Nandlall upbraided Ramjattan for arguing that the death penalty leads to a reduction in crime.

The PPPC's Shadow Attorney General and Minister of Legal Affairs makes a point in the National Assembly during the debate on the anti-terrorism law.

The PPPC’s Shadow Attorney General and Minister of Legal Affairs makes a point in the National Assembly during the debate on the anti-terrorism law.

The Public Security Minister hoped that the new law would help prevent Guyana from becoming a safe haven, train ground or a place where their funds could be easily accessed and for financing terrorist activities.

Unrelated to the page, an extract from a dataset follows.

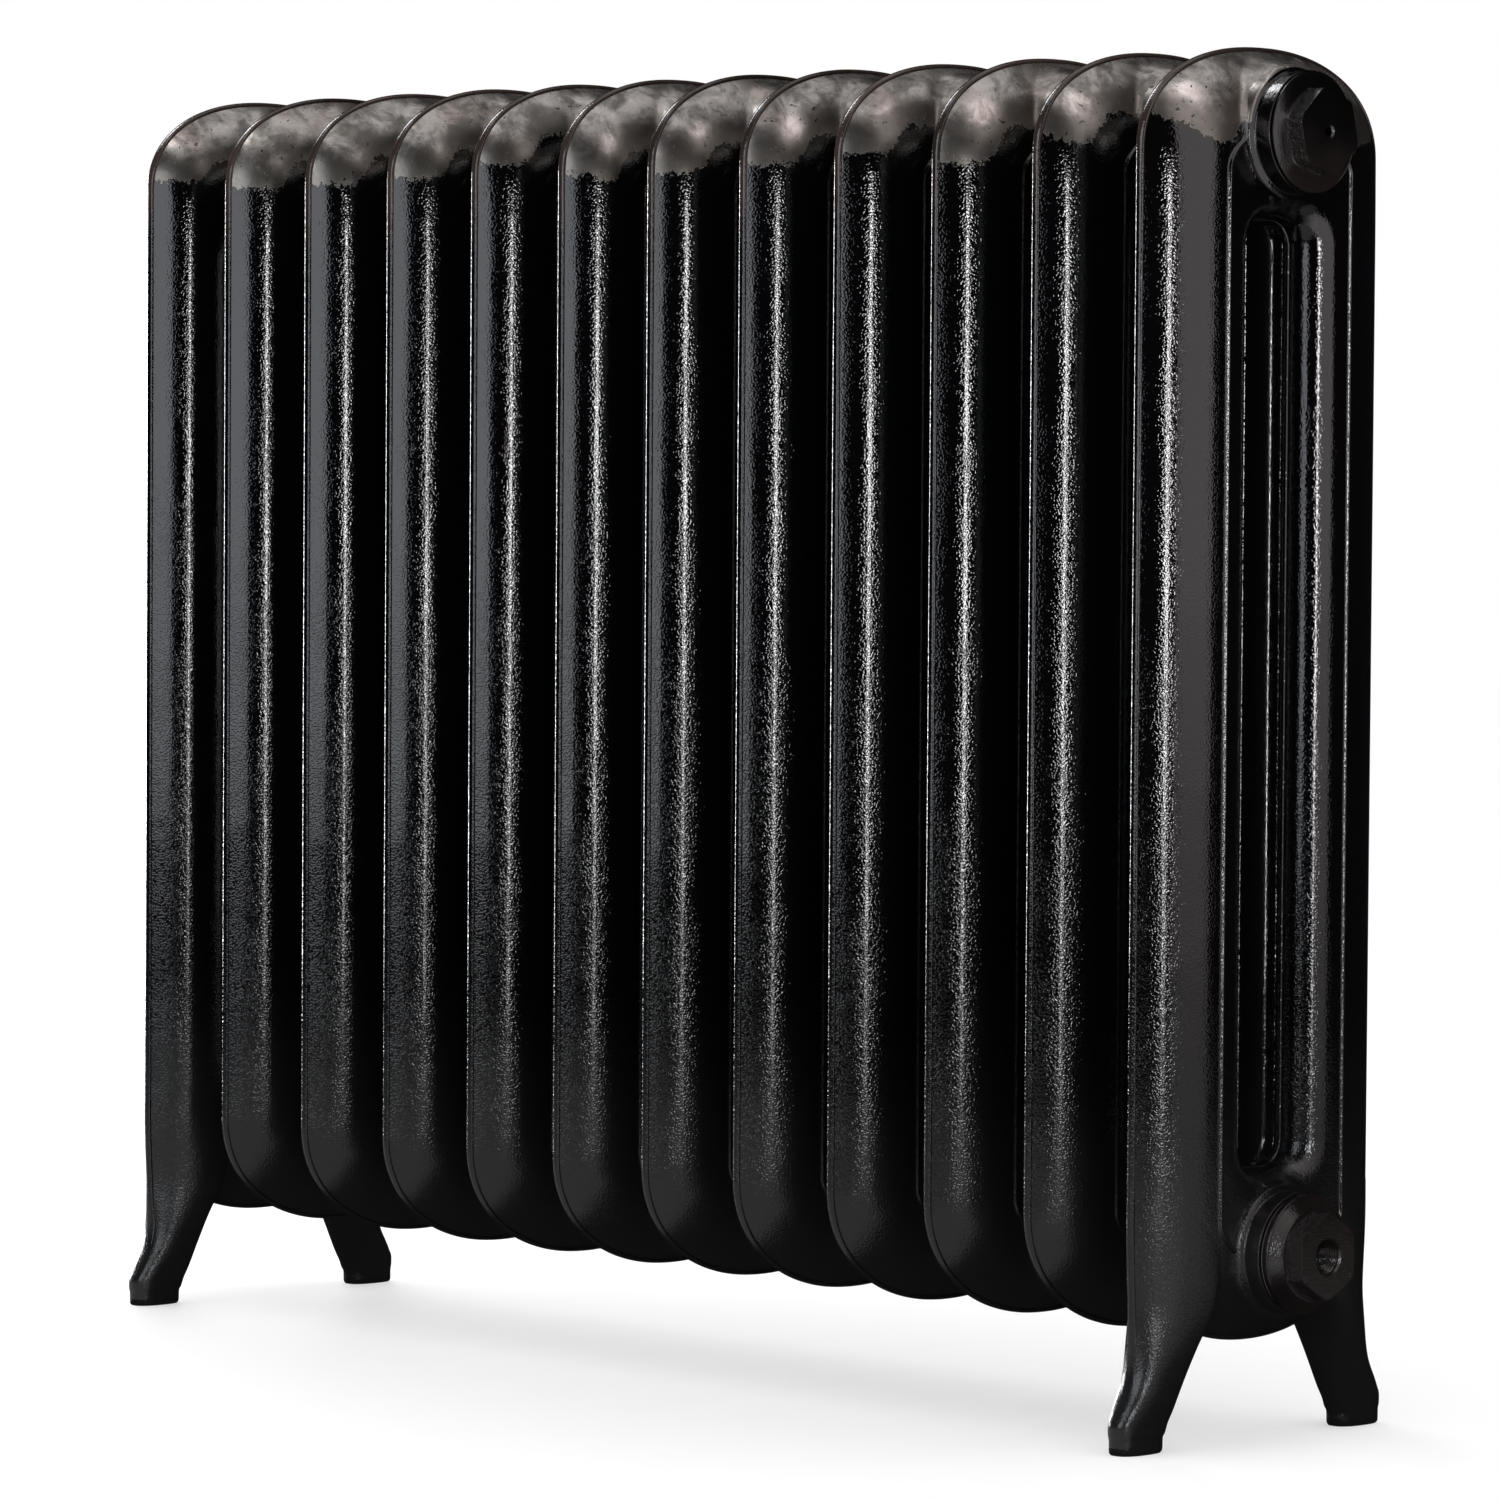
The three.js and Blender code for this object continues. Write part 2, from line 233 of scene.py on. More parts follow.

Backed by laws, Ramjattan said Guyana would be seeking international training assistance; build stronger prisons for terrorists and purchase drones and boats to monitor Guyana’s vast borders through which guns are smuggled from neighbouring Brazil and Venezuela.

The Minister supported the provision in the anti-terrorism law that will allow Guyana to transfer terror suspects to other countries. “Some people feel that we are now doing the wrong thing by going the great leap of rendering.  I believe that sometimes it is necessary that when certain information comes from another country and a person is a suspect and a known one, that the extradition process is an extraordinarily lengthy and so you can do a transfer,” he said.

He noted that Britain has been using rendering, a necessary tool to fight terrorism, and that Guyana should use it.

Nandlall also expressed concern about provisions in the Guyana law that permits the authorities to go the High Court to obtain a  detention order, resulting in legislating the loss of a pre-charge liberty for 72 hours initially and more time afterwards on grounds that it is likely that the person would interfere with a probe into terrorism.

The Attorney General and Minister of Legal Affairs, in wrapping up the debate, said offences such as terrorism would always collide with terrorism. He announced that soon there would be a lot of phone-tapping and surveillance to protect Guyanese from terrorists.

Guyana passed the Interception of Communications Act several years ago to facilitate wire-tapping of telephone conversations through a High Court order.